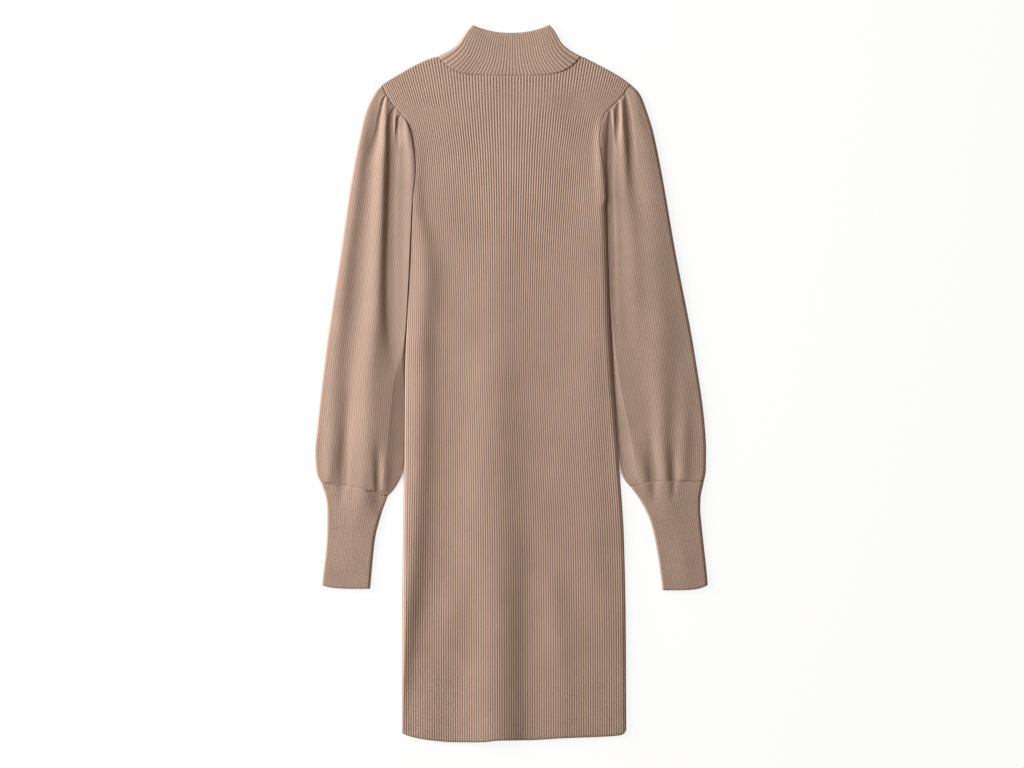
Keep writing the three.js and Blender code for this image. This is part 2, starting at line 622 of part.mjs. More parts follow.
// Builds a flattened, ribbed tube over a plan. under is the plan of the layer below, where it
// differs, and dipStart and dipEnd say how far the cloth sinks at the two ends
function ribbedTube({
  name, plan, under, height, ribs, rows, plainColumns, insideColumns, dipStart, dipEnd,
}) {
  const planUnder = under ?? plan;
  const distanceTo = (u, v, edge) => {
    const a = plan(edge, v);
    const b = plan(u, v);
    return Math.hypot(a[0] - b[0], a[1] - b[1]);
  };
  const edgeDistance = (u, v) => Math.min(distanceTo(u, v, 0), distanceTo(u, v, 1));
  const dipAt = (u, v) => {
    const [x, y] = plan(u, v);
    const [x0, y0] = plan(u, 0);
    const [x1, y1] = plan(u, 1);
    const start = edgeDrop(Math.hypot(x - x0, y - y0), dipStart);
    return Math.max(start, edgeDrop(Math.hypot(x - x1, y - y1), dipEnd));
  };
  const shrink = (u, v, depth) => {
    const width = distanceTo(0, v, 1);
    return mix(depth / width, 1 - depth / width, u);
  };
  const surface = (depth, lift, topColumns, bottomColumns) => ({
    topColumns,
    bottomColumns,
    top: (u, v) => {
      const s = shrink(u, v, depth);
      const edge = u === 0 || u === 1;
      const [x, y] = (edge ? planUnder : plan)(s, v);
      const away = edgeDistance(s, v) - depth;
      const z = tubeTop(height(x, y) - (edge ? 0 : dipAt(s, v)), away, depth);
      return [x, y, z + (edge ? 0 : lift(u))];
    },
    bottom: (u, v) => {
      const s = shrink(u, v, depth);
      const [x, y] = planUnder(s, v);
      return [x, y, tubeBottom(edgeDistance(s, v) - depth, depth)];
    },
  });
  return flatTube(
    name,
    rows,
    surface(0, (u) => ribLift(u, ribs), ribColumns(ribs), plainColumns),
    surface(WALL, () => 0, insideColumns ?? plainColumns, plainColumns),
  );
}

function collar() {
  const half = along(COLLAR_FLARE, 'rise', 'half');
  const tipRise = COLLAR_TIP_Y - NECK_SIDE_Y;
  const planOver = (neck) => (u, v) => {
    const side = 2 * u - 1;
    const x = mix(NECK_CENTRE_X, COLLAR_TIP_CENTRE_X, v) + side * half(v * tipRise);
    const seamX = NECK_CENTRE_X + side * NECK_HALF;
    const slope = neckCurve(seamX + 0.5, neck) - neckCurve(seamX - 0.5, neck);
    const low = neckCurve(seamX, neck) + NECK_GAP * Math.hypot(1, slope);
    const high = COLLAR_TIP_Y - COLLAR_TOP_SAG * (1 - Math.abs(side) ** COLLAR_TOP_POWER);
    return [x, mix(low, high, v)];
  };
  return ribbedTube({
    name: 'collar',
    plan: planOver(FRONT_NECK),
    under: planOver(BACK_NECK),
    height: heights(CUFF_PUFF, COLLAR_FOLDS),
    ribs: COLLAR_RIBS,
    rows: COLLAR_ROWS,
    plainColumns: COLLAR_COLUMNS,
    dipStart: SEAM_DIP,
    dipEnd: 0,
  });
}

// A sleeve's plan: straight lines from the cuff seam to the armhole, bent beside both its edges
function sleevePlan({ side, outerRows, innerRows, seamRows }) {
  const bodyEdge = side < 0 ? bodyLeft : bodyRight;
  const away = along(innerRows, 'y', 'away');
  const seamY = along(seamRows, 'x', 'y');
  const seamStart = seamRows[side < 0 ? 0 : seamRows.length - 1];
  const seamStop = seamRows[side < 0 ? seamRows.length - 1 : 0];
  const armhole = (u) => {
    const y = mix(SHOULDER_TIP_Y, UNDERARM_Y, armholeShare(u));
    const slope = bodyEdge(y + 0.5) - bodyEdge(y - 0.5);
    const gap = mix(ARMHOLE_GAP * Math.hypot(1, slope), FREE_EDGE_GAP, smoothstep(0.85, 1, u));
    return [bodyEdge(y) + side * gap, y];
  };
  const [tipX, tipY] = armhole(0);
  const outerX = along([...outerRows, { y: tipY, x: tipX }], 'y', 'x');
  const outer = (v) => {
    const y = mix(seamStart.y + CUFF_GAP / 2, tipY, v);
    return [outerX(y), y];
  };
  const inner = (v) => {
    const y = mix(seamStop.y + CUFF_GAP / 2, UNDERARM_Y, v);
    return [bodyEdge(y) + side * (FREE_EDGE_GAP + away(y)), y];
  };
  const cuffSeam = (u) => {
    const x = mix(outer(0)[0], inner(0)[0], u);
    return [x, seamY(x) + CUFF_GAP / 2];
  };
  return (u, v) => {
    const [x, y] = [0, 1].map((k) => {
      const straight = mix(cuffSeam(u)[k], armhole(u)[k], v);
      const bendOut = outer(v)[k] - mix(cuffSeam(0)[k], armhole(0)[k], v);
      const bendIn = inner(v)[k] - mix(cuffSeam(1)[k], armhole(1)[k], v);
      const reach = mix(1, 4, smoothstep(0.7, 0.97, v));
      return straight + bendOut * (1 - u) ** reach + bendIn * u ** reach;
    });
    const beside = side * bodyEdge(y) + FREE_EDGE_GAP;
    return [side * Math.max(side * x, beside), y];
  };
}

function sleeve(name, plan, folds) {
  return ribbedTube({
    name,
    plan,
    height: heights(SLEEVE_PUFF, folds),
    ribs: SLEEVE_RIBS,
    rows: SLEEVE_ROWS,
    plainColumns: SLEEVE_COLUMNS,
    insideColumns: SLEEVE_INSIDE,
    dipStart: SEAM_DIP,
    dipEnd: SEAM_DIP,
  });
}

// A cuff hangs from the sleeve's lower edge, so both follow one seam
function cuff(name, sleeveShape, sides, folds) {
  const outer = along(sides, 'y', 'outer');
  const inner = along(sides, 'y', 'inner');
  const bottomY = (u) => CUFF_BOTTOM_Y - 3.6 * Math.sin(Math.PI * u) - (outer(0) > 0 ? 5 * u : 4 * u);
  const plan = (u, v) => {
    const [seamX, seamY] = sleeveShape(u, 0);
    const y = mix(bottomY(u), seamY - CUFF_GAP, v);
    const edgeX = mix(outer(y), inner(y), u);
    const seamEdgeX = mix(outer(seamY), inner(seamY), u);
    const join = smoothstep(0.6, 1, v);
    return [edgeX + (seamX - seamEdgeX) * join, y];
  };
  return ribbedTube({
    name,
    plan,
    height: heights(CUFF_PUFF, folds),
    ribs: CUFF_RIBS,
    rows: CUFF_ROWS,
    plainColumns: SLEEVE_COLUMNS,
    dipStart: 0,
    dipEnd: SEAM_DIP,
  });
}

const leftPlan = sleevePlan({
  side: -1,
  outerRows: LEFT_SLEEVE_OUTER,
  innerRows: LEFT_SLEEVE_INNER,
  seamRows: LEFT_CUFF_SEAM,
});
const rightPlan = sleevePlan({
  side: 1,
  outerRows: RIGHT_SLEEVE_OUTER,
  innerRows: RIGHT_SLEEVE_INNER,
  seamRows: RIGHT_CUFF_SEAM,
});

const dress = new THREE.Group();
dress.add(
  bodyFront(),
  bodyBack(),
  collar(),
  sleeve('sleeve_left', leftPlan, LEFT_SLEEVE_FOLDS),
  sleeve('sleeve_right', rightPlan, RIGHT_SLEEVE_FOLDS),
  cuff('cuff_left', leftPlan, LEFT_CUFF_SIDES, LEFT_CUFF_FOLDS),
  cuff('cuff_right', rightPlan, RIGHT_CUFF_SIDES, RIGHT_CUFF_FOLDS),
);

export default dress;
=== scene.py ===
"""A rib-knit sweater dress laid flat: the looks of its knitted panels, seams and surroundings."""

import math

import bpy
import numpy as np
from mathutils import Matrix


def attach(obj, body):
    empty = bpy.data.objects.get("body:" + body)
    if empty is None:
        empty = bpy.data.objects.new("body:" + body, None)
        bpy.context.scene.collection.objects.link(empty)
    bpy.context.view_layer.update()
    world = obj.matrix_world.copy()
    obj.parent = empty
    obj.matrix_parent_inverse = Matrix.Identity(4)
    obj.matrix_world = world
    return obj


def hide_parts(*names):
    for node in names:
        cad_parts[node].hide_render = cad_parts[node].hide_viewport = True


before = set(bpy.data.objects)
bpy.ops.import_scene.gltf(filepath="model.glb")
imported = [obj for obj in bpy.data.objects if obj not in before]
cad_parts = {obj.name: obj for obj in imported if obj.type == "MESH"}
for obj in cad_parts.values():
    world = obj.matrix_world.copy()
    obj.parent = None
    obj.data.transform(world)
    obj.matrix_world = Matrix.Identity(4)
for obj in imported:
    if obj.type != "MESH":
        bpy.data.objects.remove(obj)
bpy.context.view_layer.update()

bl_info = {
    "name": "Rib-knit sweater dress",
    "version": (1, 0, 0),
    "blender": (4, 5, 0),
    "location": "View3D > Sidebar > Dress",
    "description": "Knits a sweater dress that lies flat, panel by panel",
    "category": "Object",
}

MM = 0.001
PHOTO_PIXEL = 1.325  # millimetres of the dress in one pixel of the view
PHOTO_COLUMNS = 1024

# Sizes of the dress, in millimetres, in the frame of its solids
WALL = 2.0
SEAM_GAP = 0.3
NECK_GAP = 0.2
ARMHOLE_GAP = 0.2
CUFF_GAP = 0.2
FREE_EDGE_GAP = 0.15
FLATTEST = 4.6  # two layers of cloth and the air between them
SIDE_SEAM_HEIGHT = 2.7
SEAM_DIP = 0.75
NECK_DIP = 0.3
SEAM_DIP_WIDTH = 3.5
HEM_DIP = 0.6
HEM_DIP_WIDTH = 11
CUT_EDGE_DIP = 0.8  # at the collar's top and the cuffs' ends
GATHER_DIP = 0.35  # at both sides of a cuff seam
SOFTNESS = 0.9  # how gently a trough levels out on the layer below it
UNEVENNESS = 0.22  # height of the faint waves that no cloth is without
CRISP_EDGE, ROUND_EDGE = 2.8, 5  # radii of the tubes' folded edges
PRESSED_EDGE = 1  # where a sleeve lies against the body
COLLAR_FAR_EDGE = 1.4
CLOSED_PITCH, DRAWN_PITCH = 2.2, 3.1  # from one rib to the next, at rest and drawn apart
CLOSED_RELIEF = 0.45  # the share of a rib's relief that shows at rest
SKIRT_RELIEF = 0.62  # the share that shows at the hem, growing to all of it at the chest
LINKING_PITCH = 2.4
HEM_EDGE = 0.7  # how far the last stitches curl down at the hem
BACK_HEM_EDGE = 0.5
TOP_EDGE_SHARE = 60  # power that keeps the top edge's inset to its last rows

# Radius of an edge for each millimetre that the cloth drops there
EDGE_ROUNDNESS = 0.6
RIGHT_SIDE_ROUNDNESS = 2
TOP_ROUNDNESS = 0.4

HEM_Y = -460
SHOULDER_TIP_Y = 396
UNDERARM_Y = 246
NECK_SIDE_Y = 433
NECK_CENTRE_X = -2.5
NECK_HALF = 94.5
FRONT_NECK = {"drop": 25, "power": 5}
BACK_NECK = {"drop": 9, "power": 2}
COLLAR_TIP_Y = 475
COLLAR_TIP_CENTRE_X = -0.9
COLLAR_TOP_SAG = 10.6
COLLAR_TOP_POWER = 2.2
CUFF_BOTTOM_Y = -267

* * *

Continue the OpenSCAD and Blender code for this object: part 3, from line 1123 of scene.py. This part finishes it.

* * *

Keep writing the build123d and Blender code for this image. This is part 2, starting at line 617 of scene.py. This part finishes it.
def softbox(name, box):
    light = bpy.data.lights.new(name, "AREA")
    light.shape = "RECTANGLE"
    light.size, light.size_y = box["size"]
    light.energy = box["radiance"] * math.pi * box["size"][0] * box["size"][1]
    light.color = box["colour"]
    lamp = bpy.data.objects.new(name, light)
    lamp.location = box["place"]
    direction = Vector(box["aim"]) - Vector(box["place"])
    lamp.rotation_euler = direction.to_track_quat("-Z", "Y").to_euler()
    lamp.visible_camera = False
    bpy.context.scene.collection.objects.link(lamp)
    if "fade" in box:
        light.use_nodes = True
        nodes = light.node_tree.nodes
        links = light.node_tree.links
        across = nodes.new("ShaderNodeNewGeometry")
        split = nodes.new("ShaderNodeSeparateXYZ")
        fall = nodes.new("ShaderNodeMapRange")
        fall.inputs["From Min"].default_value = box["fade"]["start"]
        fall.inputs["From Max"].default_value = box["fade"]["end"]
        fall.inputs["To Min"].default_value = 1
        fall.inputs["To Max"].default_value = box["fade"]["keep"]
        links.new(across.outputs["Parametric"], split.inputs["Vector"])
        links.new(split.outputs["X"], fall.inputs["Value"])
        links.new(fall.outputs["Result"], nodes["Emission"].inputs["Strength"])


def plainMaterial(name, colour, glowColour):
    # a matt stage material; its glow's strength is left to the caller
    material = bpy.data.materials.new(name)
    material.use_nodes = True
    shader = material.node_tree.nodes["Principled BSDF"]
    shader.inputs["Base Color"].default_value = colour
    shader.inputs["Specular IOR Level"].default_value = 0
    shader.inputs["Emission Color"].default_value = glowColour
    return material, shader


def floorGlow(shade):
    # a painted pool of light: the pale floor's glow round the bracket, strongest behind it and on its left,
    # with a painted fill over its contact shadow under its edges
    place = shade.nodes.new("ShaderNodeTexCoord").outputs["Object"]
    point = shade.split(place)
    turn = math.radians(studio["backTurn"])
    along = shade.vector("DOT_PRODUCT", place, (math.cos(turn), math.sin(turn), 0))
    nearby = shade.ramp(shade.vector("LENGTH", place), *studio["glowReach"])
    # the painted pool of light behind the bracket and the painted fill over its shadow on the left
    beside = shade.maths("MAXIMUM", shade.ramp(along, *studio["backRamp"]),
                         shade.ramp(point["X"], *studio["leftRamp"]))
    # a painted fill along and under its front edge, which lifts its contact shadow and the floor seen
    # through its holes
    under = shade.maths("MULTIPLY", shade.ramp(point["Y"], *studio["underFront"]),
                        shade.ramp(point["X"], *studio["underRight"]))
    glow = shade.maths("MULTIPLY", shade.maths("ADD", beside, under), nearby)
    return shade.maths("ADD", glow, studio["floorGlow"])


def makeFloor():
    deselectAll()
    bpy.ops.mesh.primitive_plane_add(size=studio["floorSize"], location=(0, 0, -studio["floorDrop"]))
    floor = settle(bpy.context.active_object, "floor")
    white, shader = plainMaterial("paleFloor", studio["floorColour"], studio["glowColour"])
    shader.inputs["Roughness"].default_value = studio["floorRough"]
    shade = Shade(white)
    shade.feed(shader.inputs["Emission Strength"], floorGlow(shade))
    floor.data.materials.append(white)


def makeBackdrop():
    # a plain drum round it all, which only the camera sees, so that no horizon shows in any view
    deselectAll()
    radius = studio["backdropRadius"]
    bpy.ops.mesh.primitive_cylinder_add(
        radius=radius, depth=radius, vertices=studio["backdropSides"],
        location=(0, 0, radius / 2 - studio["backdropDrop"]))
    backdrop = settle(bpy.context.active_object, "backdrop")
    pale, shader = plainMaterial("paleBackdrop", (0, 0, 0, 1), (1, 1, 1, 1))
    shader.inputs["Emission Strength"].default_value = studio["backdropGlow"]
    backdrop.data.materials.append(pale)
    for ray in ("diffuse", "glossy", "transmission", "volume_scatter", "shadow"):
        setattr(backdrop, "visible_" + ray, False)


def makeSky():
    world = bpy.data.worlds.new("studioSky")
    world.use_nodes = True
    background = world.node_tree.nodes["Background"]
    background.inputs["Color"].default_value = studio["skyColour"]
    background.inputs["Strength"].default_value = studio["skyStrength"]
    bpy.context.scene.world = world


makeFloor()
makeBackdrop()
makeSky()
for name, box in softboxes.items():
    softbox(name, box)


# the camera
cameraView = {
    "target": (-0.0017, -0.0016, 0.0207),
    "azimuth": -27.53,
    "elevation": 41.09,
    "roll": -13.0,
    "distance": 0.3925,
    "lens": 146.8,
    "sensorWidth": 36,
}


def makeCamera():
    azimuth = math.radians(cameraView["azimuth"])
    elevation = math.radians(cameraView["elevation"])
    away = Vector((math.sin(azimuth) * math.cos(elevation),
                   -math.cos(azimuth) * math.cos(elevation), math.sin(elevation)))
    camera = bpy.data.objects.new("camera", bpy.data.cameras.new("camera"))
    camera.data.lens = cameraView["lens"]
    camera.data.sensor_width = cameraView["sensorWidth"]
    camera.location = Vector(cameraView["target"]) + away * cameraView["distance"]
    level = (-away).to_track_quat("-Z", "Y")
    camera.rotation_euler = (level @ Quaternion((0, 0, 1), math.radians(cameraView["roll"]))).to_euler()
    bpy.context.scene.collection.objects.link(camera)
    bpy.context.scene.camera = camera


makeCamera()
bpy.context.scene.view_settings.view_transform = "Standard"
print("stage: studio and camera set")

* * *

**Task**
Print exactly the lines from the one containing "obj.data.transform(world)" to the one containing "PHOTO_COLUMNS = 1024", both included, and nothing else.

**Written reply**
    obj.data.transform(world)
    obj.matrix_world = Matrix.Identity(4)
for obj in imported:
    if obj.type != "MESH":
        bpy.data.objects.remove(obj)
bpy.context.view_layer.update()

bl_info = {
    "name": "Rib-knit sweater dress",
    "version": (1, 0, 0),
    "blender": (4, 5, 0),
    "location": "View3D > Sidebar > Dress",
    "description": "Knits a sweater dress that lies flat, panel by panel",
    "category": "Object",
}

MM = 0.001
PHOTO_PIXEL = 1.325  # millimetres of the dress in one pixel of the view
PHOTO_COLUMNS = 1024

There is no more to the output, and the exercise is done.